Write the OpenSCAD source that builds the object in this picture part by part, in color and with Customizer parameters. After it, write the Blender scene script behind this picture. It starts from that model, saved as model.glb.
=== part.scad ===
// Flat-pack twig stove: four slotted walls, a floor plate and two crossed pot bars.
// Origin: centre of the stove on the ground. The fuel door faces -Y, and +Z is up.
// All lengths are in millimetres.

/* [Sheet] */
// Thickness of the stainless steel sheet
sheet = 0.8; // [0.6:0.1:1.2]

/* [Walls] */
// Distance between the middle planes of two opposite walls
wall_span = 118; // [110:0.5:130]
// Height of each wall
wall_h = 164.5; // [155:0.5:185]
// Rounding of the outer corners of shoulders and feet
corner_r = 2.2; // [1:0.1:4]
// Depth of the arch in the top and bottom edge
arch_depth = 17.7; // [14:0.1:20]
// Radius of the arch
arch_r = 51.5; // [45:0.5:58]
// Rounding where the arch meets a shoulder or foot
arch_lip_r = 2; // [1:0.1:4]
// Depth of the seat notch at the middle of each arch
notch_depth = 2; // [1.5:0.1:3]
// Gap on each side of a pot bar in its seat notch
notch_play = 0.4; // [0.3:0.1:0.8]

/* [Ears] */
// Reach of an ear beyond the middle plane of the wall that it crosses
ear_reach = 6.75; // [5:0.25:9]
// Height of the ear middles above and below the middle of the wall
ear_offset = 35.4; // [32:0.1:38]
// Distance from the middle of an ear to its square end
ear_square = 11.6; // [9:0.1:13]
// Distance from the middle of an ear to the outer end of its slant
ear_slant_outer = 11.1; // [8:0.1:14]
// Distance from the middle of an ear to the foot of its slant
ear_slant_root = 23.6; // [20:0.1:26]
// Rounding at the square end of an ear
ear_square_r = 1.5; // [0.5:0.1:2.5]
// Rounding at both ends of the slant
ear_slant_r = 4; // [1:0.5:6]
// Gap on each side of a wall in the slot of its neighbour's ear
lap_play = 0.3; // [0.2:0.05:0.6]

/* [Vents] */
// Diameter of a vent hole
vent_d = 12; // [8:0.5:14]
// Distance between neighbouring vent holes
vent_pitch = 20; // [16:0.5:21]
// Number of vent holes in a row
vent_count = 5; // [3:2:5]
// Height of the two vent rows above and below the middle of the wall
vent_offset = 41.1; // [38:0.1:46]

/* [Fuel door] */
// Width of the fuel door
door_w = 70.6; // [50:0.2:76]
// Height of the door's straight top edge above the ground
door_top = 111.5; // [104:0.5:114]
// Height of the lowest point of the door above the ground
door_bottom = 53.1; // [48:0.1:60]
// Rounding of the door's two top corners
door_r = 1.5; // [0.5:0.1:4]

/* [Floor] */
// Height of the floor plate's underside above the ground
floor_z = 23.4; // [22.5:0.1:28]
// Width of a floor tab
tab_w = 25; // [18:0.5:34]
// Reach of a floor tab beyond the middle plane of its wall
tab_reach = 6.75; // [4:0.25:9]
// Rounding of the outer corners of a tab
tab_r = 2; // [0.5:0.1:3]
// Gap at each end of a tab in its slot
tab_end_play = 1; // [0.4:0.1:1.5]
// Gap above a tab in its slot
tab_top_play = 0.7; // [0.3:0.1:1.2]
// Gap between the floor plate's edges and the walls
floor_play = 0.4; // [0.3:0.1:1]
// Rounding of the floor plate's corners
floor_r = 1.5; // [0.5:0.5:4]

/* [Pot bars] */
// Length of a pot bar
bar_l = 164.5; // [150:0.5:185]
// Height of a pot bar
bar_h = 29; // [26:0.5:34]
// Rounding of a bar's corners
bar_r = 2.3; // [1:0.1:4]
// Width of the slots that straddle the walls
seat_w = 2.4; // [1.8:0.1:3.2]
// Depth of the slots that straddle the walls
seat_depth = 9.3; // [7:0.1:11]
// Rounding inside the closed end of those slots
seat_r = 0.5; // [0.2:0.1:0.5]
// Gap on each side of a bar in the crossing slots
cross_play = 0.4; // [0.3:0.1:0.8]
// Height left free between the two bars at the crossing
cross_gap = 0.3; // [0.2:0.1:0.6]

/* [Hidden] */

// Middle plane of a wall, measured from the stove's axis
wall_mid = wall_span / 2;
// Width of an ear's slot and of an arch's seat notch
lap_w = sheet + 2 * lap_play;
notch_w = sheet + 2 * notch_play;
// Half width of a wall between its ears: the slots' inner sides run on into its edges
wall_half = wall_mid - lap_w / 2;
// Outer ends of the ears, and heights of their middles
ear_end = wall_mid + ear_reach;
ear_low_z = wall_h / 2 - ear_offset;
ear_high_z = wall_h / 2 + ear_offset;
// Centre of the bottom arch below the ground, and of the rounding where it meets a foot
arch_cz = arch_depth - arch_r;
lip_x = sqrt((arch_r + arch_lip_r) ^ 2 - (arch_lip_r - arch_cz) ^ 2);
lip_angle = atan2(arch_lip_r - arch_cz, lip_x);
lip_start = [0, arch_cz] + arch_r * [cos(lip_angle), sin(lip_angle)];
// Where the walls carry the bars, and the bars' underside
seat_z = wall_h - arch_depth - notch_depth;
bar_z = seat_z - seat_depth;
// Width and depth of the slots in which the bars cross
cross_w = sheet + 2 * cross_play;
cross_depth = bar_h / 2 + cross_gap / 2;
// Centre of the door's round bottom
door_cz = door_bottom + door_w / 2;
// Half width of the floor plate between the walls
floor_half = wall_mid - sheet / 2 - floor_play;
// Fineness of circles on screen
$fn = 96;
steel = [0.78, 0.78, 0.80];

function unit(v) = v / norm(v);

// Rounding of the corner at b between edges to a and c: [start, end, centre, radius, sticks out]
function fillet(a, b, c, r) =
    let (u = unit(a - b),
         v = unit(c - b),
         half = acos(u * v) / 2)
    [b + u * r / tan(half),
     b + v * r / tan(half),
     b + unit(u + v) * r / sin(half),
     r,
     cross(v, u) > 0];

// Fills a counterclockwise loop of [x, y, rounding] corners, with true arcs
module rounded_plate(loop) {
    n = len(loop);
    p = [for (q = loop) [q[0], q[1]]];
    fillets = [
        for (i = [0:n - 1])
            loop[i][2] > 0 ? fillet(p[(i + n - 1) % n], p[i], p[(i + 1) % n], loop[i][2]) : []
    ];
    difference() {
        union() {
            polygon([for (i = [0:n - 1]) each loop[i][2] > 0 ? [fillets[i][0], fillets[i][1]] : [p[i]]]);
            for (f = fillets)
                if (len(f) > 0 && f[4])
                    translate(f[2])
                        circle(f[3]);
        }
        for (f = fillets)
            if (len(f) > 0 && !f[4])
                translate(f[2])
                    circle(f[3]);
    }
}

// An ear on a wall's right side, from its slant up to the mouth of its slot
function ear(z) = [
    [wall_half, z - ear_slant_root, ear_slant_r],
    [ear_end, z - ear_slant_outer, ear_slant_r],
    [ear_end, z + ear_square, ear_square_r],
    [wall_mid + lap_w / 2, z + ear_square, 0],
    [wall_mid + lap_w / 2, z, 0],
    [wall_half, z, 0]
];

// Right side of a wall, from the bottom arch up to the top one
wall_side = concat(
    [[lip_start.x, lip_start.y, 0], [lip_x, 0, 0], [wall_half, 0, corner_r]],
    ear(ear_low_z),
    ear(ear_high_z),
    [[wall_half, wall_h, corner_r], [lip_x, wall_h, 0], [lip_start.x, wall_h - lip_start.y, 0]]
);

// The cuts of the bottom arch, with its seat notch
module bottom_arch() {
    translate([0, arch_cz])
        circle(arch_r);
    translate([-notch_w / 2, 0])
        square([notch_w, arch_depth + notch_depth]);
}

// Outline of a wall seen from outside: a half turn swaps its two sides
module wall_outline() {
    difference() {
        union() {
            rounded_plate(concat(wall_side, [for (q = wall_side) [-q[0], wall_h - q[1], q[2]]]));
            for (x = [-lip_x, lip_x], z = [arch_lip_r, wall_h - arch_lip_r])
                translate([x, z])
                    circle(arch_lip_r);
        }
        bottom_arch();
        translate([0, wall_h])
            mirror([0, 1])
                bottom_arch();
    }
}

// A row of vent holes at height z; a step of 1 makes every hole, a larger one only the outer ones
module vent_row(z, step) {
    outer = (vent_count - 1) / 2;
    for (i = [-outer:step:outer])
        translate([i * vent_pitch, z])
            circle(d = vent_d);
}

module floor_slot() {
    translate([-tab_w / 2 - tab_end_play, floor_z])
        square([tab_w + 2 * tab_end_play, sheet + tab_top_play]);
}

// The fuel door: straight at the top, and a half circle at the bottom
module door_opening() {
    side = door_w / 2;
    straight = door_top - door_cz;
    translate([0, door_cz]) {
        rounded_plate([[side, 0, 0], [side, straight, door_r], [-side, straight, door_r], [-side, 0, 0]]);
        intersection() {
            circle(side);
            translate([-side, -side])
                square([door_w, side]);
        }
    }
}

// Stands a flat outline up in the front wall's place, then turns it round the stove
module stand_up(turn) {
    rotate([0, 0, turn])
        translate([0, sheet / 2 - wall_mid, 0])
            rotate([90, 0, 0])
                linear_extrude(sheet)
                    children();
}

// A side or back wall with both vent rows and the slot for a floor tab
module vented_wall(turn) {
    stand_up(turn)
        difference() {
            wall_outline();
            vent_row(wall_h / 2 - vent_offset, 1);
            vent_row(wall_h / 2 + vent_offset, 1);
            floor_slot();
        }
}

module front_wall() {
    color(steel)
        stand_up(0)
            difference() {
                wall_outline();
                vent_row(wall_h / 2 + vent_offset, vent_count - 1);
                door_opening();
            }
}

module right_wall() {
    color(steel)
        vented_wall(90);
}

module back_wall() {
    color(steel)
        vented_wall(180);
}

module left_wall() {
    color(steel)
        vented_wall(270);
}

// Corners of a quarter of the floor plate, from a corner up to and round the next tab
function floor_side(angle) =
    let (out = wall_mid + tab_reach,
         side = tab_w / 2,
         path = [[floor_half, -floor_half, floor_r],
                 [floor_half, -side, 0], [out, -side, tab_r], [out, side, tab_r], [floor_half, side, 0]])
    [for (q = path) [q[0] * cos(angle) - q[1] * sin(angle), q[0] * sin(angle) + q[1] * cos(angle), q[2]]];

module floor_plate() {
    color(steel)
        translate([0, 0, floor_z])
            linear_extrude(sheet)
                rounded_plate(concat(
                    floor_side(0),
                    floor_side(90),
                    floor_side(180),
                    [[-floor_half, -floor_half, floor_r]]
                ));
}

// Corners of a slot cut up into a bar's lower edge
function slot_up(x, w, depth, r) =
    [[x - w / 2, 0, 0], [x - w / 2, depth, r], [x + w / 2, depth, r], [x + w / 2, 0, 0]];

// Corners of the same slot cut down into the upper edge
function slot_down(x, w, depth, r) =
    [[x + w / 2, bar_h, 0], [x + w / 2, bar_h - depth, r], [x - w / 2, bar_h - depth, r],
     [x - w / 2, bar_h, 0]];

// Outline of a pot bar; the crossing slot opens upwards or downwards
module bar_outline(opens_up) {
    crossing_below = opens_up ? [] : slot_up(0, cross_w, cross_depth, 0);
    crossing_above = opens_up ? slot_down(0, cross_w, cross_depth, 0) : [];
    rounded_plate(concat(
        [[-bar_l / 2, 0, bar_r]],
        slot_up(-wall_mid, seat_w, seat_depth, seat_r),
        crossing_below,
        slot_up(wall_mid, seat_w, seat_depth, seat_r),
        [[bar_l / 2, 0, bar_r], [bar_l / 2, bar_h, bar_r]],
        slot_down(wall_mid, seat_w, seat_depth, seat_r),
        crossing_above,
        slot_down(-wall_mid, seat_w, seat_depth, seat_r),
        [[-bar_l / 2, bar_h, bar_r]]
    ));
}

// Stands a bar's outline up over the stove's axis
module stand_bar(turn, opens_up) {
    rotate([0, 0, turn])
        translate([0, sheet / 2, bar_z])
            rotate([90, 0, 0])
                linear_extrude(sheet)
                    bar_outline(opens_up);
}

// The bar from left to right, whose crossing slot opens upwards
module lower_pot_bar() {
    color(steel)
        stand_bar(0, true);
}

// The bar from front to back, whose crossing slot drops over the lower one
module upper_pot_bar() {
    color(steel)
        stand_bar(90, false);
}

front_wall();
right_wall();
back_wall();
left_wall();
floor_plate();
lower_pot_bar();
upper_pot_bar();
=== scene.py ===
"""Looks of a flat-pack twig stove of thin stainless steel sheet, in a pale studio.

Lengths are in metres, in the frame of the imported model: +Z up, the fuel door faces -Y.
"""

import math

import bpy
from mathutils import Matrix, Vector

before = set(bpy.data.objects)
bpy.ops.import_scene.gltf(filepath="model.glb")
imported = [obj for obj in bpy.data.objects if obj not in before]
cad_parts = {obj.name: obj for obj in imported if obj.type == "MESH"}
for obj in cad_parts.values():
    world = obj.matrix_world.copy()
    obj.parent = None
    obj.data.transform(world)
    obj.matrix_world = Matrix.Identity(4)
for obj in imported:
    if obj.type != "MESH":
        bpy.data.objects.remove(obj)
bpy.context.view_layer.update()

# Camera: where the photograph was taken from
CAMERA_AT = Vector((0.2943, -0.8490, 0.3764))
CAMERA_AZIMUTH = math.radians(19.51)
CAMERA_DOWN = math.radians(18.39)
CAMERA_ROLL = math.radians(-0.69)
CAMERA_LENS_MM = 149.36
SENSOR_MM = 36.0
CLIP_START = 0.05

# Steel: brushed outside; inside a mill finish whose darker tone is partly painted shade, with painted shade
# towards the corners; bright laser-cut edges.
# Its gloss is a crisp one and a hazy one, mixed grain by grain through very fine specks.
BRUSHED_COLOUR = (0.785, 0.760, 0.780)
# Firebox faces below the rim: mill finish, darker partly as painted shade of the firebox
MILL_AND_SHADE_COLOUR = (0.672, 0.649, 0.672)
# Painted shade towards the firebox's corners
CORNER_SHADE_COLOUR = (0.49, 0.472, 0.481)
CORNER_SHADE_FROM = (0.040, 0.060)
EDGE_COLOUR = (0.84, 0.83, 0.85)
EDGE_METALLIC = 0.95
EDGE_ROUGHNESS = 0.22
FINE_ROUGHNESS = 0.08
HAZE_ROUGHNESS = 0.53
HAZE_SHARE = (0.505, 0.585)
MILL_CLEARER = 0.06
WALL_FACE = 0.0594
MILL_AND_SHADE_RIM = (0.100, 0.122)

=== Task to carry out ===
Return exactly the lines above from the line that has "the lower one" through the line that has "obj.parent = None", inclusive, and nothing else.

=== Full output ===
// The bar from front to back, whose crossing slot drops over the lower one
module upper_pot_bar() {
    color(steel)
        stand_bar(90, false);
}

front_wall();
right_wall();
back_wall();
left_wall();
floor_plate();
lower_pot_bar();
upper_pot_bar();
=== scene.py ===
"""Looks of a flat-pack twig stove of thin stainless steel sheet, in a pale studio.

Lengths are in metres, in the frame of the imported model: +Z up, the fuel door faces -Y.
"""

import math

import bpy
from mathutils import Matrix, Vector

before = set(bpy.data.objects)
bpy.ops.import_scene.gltf(filepath="model.glb")
imported = [obj for obj in bpy.data.objects if obj not in before]
cad_parts = {obj.name: obj for obj in imported if obj.type == "MESH"}
for obj in cad_parts.values():
    world = obj.matrix_world.copy()
    obj.parent = None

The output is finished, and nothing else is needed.